Pour bien introduire le concept de cette journée qui reprend sans arrêt, il faut d’abord la vivre une fois normalement. Fort de ce constat, Edge of Tomorrow suit les pas de Bill Cage alors qu’une guerre impitoyable fait rage dans toute l’Europe. D’étranges extra-terrestres ont très rapidement envahi le continent et tué des centaines de millions de personnes, sans laisser aucune chance de survie. Les pays qui restent dans la course — rassurez-vous, les États-Unis n’ont pas été touchés, pas plus que la Grande-Bretagne — ont développé une sorte de squelette bionique qui renforce la puissance de tir des soldats et leur offre les capacités supplémentaires pour tirer sur les envahisseurs qui s’avèrent, notamment, extrêmement rapides. Quand le film commence, la plus grande opération de la guerre commence et Doug Liman filme la première journée de son héros… comme un remake de la scène d’ouverture d’Il faut sauver le soldat Ryan. Et pour cause, Edge of Tomorrow commence avec cette drôle d’idée de répéter le Débarquement de 1944 : tout est similaire, la base anglaise, les côtes normandes et l’attaque par la mer et, futur oblige, par les airs. Nonobstant quelques ajustements pour coller avec l’époque, c’est une réplique parfaite du Débarquement qui ouvre le long-métrage et le scénario ne se contente pas de ce rappel historique, puisqu’il situe à Verdun la première victoire des Alliés contre l’envahisseur. Une relecture originale de l’histoire, mais qui n’a pas vraiment d’importance : au-delà du clin d’œil historique, c’est la débâcle des gentils et la victoire des méchants qui importe dans la première partie. On suit Bill se débattre pendant un massacre très bien organisé par les envahisseurs et très vite, le personnage meurt… pour se réveiller en sursaut quelques heures auparavant, la veille du débarquement.

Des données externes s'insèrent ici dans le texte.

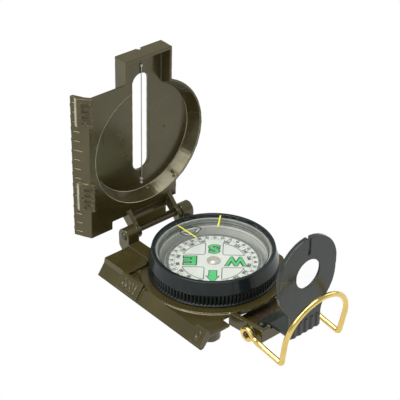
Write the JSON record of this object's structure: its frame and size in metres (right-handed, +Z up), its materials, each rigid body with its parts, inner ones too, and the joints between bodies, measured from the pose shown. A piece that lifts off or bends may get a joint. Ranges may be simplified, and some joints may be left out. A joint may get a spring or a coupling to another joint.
{
  "type": "sighting compass",
  "caption": "Folding sighting compass: liquid capsule with floating card, turning knurled bezel, hinged cover with sighting wire and map rule, folding eyepiece and thumb loop",
  "frame": {"origin": "on the axis of the bezel, in the plane of the face it rests on", "axes": "+Y runs forward from the eyepiece to the cover hinge, the sighting direction; +Z is up out of the dial; the map rule is on the -X side"},
  "size_m": [0.0578, 0.1028, 0.0831],
  "materials": {
    "painted_casting": "satin olive paint on a die casting",
    "dark_plastic": "matte",
    "steel": "bright",
    "capsule_metal": "satin silver",
    "black_rubber": "matte",
    "clear": "clear",
    "yellow_mark": "luminous yellow",
    "card": "printed white card",
    "magnet": "ground",
    "cap_plastic": "gloss",
    "jewel": "polished",
    "bezel_gloss": "gloss blue-black",
    "brass": "bright",
    "grey_plastic": "satin dark grey"
  },
  "bodies": {
    "base": {"base_frame": "painted_casting", "bottom_cover": "dark_plastic", "bottom_screws": "steel", "capsule_bowl": "capsule_metal", "capsule_gasket": "black_rubber", "capsule_window": "clear", "pivot_post": "steel", "lubber_line": "yellow_mark", "bezel_snap_ring": "steel", "hinge_pin": "painted_casting", "rear_axle": "steel", "eyepiece_spring": "steel"},
    "dial": {"dial_card": "card", "dial_magnet": "magnet", "pivot_cap": "cap_plastic", "pivot_jewel": "jewel"},
    "bezel": {"bezel_ring": "bezel_gloss", "bezel_glass": "clear", "bezel_index": "yellow_mark"},
    "cover": {"cover_shell": "painted_casting", "sighting_wire": "steel", "wire_pegs": "brass"},
    "eyepiece": {"lens_bracket": "grey_plastic", "eyepiece_lens": "clear", "lens_ring": "dark_plastic"},
    "loop": {"thumb_loop": "brass"}
  },
  "joints": [
    {"name": "dial_spin", "type": "hinge", "parent": "base", "child": "dial", "pos_m": [0, 0, 0.0113], "axis": [0, 0, 1], "continuous": true},
    {"name": "bezel_turn", "type": "hinge", "parent": "base", "child": "bezel", "pos_m": [0, 0, 0.0116], "axis": [0, 0, 1], "continuous": true},
    {"name": "cover_hinge", "type": "hinge", "parent": "base", "child": "cover", "pos_m": [0, 0.0339, 0.01135], "axis": [1, 0, 0], "range_deg": [-92, 88]},
    {"name": "eyepiece_fold", "type": "hinge", "parent": "base", "child": "eyepiece", "pos_m": [0, -0.0343, 0.0036], "axis": [1, 0, 0], "range_deg": [-87, 0]},
    {"name": "loop_swing", "type": "hinge", "parent": "base", "child": "loop", "pos_m": [0, -0.0343, 0.0036], "axis": [1, 0, 0], "range_deg": [-10, 100]}
  ]
}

Une fois posé le principe du retour avant le débarquement après chaque mort, Edge of Tomorrow entre dans sa phase la plus ludique. À chaque fois, Bill Cage revit exactement la même chose, mais puisqu’il sait ce qui va se passer, il peut changer son comportement et obtenir un résultat différent. Au début, il essaie de convaincre son entourage de l’imminence de la catastrophe, mais comme on s’en doute, cela ne fonctionne pas. Peu à peu, il met en place une stratégie, rencontre celle qui a gagné Verdun et découvre qu’elle a gagné en bénéficiant de la même capacité à recommencer chaque journée sans arrêt. Partant de là, Doug Liman associe les deux personnages en un couple qui avance peu à peu, parvient à sortir de la plage pour essayer de bloquer complètement l’ennemi en le détruisant avant même le début de l’invasion. Même si l’issue de cette guerre n’est pas vraiment l’enjeu principal du film et même si elle ne fait guère de doute, on ne peut pas trop en dire, sous peine de révéler quelques-unes des bonnes idées d’Edge of Tomorrow. Le scénario est malin et le concept reste cohérent pendant la majorité du film, ce qui fait un divertissement réjouissant, pour qui aime les jeux de ce genre. Les deux personnages revivent chaque moment jusqu’à les connaître par cœur, ce qui donne quelques scènes assez amusantes, à l’image de celle où ils entrent dans le QG de l’armée en comptant chaque mouvement et chaque pas, dans un ballet parfaitement organisé. Doug Liman sait tenir l’ensemble avec beaucoup de conviction et le résultat est excellent… jusqu’à cette fin beaucoup trop facile et surtout stupide. Alors que les deux héros exploitaient jusque-là parfaitement leur aptitude, ils semblent brutalement oublier les règles en place et se mettent à faire n’importe quoi, cassant toute cohérence. C’est agaçant, mais c’est la fin et on peut pardonner cet écart quand on voit la réussite de l’ensemble.
Edge of Tomorrow n’a rien d’un grand film, il n’en a de toute façon aucune prétention, mais le dernier long-métrage de Doug Liman est un solide divertissement. Loin de la bêtise de certains blockbusters qui n’existent que pour dilapider un budget en effets spéciaux, il met en place une idée simple, mais à la cohérence parfaite, et il s’y tient quasiment jusqu’au bout. Tom Cruise comme Emily Blunt sont très bien dans leur rôle, la réalisation est efficace… bref, Edge of Tomorrow mérite d’être vu si vous aimez les séances popcorn sans prétention, mais très fun.